Whole Foods Needs to Get In Line
If the power hour isn’t dramatically reducing or creating more certainty around waiting times, and if our memory of an experience is shaped by how it ends, it stands to reason that Whole Foods might fare better by focusing on a more productive solution.
Strategies that work best for a business tend to be those that are aligned with the corporate values. What might that look like? I didn’t spend much time thinking about this, but in about 10 seconds, I came up with these three ideas:
- Hire more staff to work during peak hours.
- Have a timer display an estimate of the waiting time.

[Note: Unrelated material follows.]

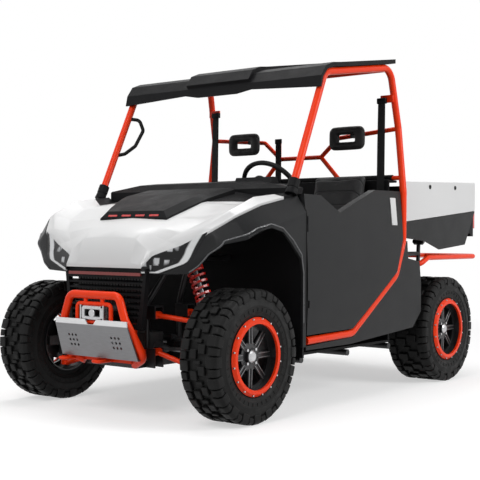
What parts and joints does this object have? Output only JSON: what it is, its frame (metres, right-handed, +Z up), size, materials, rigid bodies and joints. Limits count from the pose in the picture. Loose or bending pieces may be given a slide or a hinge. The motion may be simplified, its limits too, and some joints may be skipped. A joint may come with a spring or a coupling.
{
  "type": "side by side utility vehicle",
  "caption": "Two-seat side by side utility vehicle with an open tube cab, roof, slanting headlamps, tube bumper with winch, lugged tyres, steered front wheels, hinged doors and a tipping bed with a drop tailgate",
  "frame": {"origin": "on the ground, midway between the ends and the sides of the parked vehicle", "axes": "+Z up, -Y to the front, +X to the driver's left"},
  "size_m": [1.586, 2.9563, 2.0248],
  "materials": {
    "tyre": "black rubber, matt, moulded lugs",
    "rim": "black satin paint",
    "orange": "orange-red powder coat, satin gloss",
    "knuckle": "grey cast iron, painted",
    "shaft": "dark steel with rubber boots",
    "damper": "grey steel damper body",
    "spring": "red coated spring steel",
    "frame": "black powder coat",
    "white": "white painted plastic, gloss",
    "dark_panel": "dark grey moulded plastic, satin",
    "black": "black moulded plastic, matt",
    "lamp": "clear lamp lens over a bright reflector",
    "tail_lamp": "red lamp lens",
    "trim_red": "dull red trim strip",
    "alu": "brushed aluminium plate",
    "winch": "black casing and bright rollers",
    "seat": "black coated fabric",
    "belt": "black webbing",
    "grip": "black rubber grip",
    "engine": "cast alloy casing",
    "exhaust": "steel silencer",
    "bed": "black moulded cargo bed"
  },
  "bodies": {
    "chassis": {"rear_knuckles": "knuckle", "axle_shafts": "shaft", "front_arms": "orange", "rear_arms": "orange", "dampers": "damper", "coil_springs": "spring", "frame": "frame", "front_towers": "frame", "rear_towers": "frame", "hood": "white", "headlamps": "lamp", "front_fenders": "dark_panel", "hood_insert": "black", "front_fascia": "black", "grille_trim": "trim_red", "front_bumper": "orange", "skid_plate": "alu", "winch": "winch", "cab_tub": "black", "cab_rear_panel": "black", "dashboard": "black", "rack_case": "knuckle", "cage": "orange", "roof": "black", "seats": "seat", "seat_bases": "black", "headrests": "seat", "seat_belts": "belt", "grab_handle": "grip", "pillar_clamps": "black", "powertrain": "engine", "exhaust": "exhaust", "belly_plate": "frame", "side_panels": "dark_panel", "rear_bumper": "orange", "hitch_receiver": "frame"},
    "wheel_front_left": {"tyre_front_left": "tyre", "rim_front_left": "rim", "bead_ring_front_left": "orange"},
    "wheel_front_right": {"tyre_front_right": "tyre", "rim_front_right": "rim", "bead_ring_front_right": "orange"},
    "wheel_rear_left": {"tyre_rear_left": "tyre", "rim_rear_left": "rim", "bead_ring_rear_left": "orange"},
    "wheel_rear_right": {"tyre_rear_right": "tyre", "rim_rear_right": "rim", "bead_ring_rear_right": "orange"},
    "knuckle_left": {"knuckle_left": "knuckle"},
    "knuckle_right": {"knuckle_right": "knuckle"},
    "steering_wheel": {"steering_wheel": "grip"},
    "steering_rack": {"steering_rack": "shaft"},
    "door_left": {"door_left": "dark_panel"},
    "door_right": {"door_right": "dark_panel"},
    "cargo_bed": {"cargo_bed": "bed", "bed_side_panels": "white", "bed_side_trim": "dark_panel", "tail_lamps": "tail_lamp"},
    "tailgate": {"tailgate": "bed"}
  },
  "joints": [
    {"name": "steer_left", "type": "hinge", "parent": "chassis", "child": "knuckle_left", "pos_m": [0.6005, -1.095, 0.336], "axis": [0, 0, 1], "range_deg": [-28, 28]},
    {"name": "steer_right", "type": "hinge", "parent": "chassis", "child": "knuckle_right", "pos_m": [-0.6005, -1.095, 0.336], "axis": [0, 0, 1], "range_deg": [-28, 28]},
    {"name": "steering_wheel_turn", "type": "hinge", "parent": "chassis", "child": "steering_wheel", "pos_m": [0.38, -0.44, 1.195], "axis": [0, 0.8192, 0.5736], "range_deg": [-224, 224]},
    {"name": "rack_slide", "type": "slide", "parent": "chassis", "child": "steering_rack", "axis": [1, 0, 0], "range_m": [-0.04, 0.04]},
    {"name": "spin_front_left", "type": "hinge", "parent": "knuckle_left", "child": "wheel_front_left", "pos_m": [0.6725, -1.095, 0.336], "axis": [-1, 0, 0], "continuous": true},
    {"name": "spin_front_right", "type": "hinge", "parent": "knuckle_right", "child": "wheel_front_right", "pos_m": [-0.6725, -1.095, 0.336], "axis": [-1, 0, 0], "continuous": true},
    {"name": "spin_rear_left", "type": "hinge", "parent": "chassis", "child": "wheel_rear_left", "pos_m": [0.65, 0.955, 0.336], "axis": [-1, 0, 0], "continuous": true},
    {"name": "spin_rear_right", "type": "hinge", "parent": "chassis", "child": "wheel_rear_right", "pos_m": [-0.65, 0.955, 0.336], "axis": [-1, 0, 0], "continuous": true},
    {"name": "door_left_hinge", "type": "hinge", "parent": "chassis", "child": "door_left", "pos_m": [0.786, -0.668, 0.8], "axis": [0, 0, -1], "range_deg": [0, 68]},
    {"name": "door_right_hinge", "type": "hinge", "parent": "chassis", "child": "door_right", "pos_m": [-0.786, -0.668, 0.8], "axis": [0, 0, 1], "range_deg": [0, 68]},
    {"name": "bed_tilt", "type": "hinge", "parent": "chassis", "child": "cargo_bed", "pos_m": [0, 1.384, 0.898], "axis": [-1, 0, 0], "range_deg": [0, 40]},
    {"name": "tailgate_hinge", "type": "hinge", "parent": "cargo_bed", "child": "tailgate", "pos_m": [0, 1.395, 0.956], "axis": [-1, 0, 0], "range_deg": [0, 90]}
  ],
  "couplings": [
    {"joint": "steer_right", "follows": "steer_left", "ratio": 1},
    {"joint": "steering_wheel_turn", "follows": "steer_left", "ratio": 8},
    {"joint": "rack_slide", "follows": "steer_left", "m_per_rad": -0.07685}
  ]
}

Knowing how much time it will take will help customers gain a sense of control as they wait.
- Reward associates for their presence with customers and how much positive energy they exude. How we feel when we leave the experience is what we remember. Focus on that.
Whole Foods proclaims its commitment to sustainable farming and environmental practices. Perhaps it needs to examine its own practices first. In the long run, an environment where employees feel pressure to put speed ahead of service is not sustainable for your employees, your brand, or your bottom line.